À esta ofensiva material e ideológica soma-se a intensificação do trabalho, própria da lógica empresarial-produtivista, que estimula relações de trabalho hostis, pautadas na perseguição ideológica ou na disputa e acarreta  processos de adoecimento físico e psíquico dos docentes e, até mesmo, o afastamento de alguns.

É importante ressaltar que este ataque não tem sido realizado sem resistência. Como demonstraram os protestos contra as invasões de espaços públicos como o que ocorreu no Colégio Pedro II, no Rio de Janeiro, e no Colégio Estadual Pedro II, em Petrópolis e como ficou evidenciado na  grandiosas  manifestações contra os cortes na educação publica. Porém, é necessário reconhecer que as lutas ainda encontra-se num patamar insuficiente, o que torna o esforço de ampliar e garantir a unidade dentro e fora da comunidade acadêmica algo absolutamente essencial.

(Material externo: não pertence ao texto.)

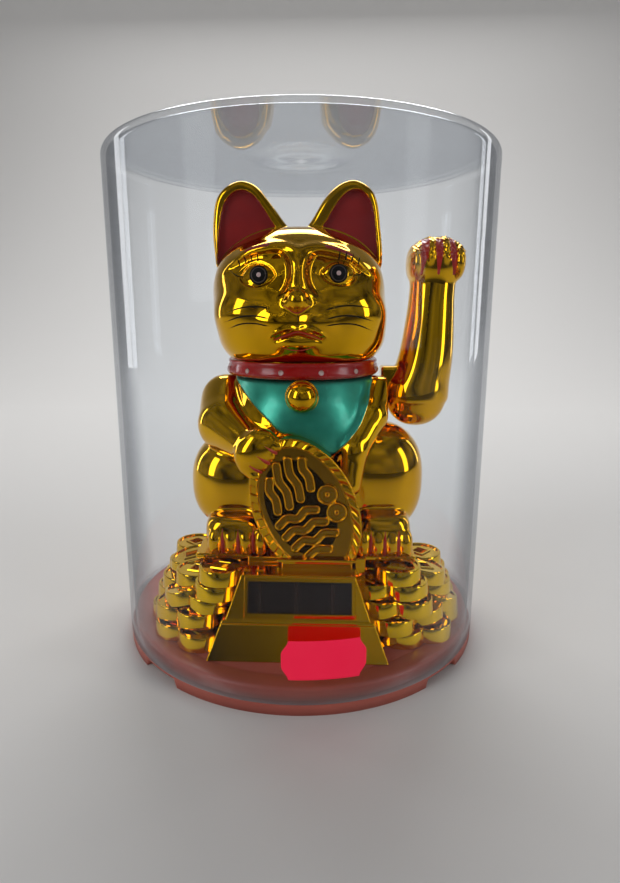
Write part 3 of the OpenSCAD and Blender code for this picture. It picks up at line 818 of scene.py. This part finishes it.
def body_field(p):
    x, y, z = p
    spread = 31.6 - 0.0023 * np.maximum(z - 48, 0) ** 2 - 0.012 * np.maximum(48 - z, 0) ** 2
    torso = (np.sqrt((x - 1) ** 2 + (y * 1.06) ** 2) - spread) * 0.95
    torso = keep(torso, z - 97.6, 7)
    chest = superoid(p, (1, -9, 79), (24.5, 23.2, 21), 2.2)
    d = join(torso, chest, 7)
    d = join(d, superoid(p, (19.4, -4, 84), (11.4, 14, 15.4), 2.2), 6)
    d = join(d, shoulder_ridge(p), 4)
    thighs = join(superoid(p, (-23.8, -6, 57.5), (16.8, 18.5, 18), 2.4),
                  superoid(p, (27.4, -6, 59), (18, 18.5, 20.4), 2.5), 2)
    d = join(d, thighs, 3)
    d = join(d, holding_arm(p), 1.8)
    for centre, radii, toes in FEET:
        foot = superoid(p, centre, radii, 3.2)
        for u in toes:
            foot = join(foot, superoid(p, (u, -28.0, 40.4), (2.9, 4.6, 5.6), 2.4), 1.0)
        d = join(d, foot, 1.6)
    bib = outline_distance(x, z, BIB)
    d = d - 0.45 * step(-bib, -0.3, 0.5) * step(-y, 4, 10)
    neck = np.maximum(np.sqrt((x - NECK_X) ** 2 + y * y) - NECK_R, z - 103)
    d = join(keep(d, z - 97, 2.2), neck, 1.2)
    shaft_room = np.maximum(np.sqrt(y * y + (z - PIVOT[2]) ** 2) - SHAFT_ROOM_R, PIVOT[0] - 0.1 - x)
    d = keep(d, -shaft_room, 0.8)
    d = keep(d, -np.maximum(ARM_ROOM[0] - x, ARM_ROOM[1] - z), 0.8)
    return keep(d, BODY_FLOOR - z, 1.0)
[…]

A resistência aos ataques à educação impulsionou uma maior articulação das entidades nacionais da educação, a partir de 2017. Inicialmente, reuniu o ANDES-SN, a FASUBRA e o SINASEFE. A partir do final de 2018, as entidades estudantis (UNE, ANPG, FENET e UBES) se incorporaram, assim como a CNTE. Essa articulação proporcionou a realização da  grandiosa greve nacional da Educação, em 15 de maio, o dia nacional de luta em 30 de maio, a paralisação nacional da Educação de 2 e 3 de outubro, que demonstraram que a unidade entre as trabalhadoras, trabalhadores, estudantes e a ocupação das ruas são o único caminho que pode trilhar aqueles que defendem a educação e a universidade pública diante dos ataques deste governo.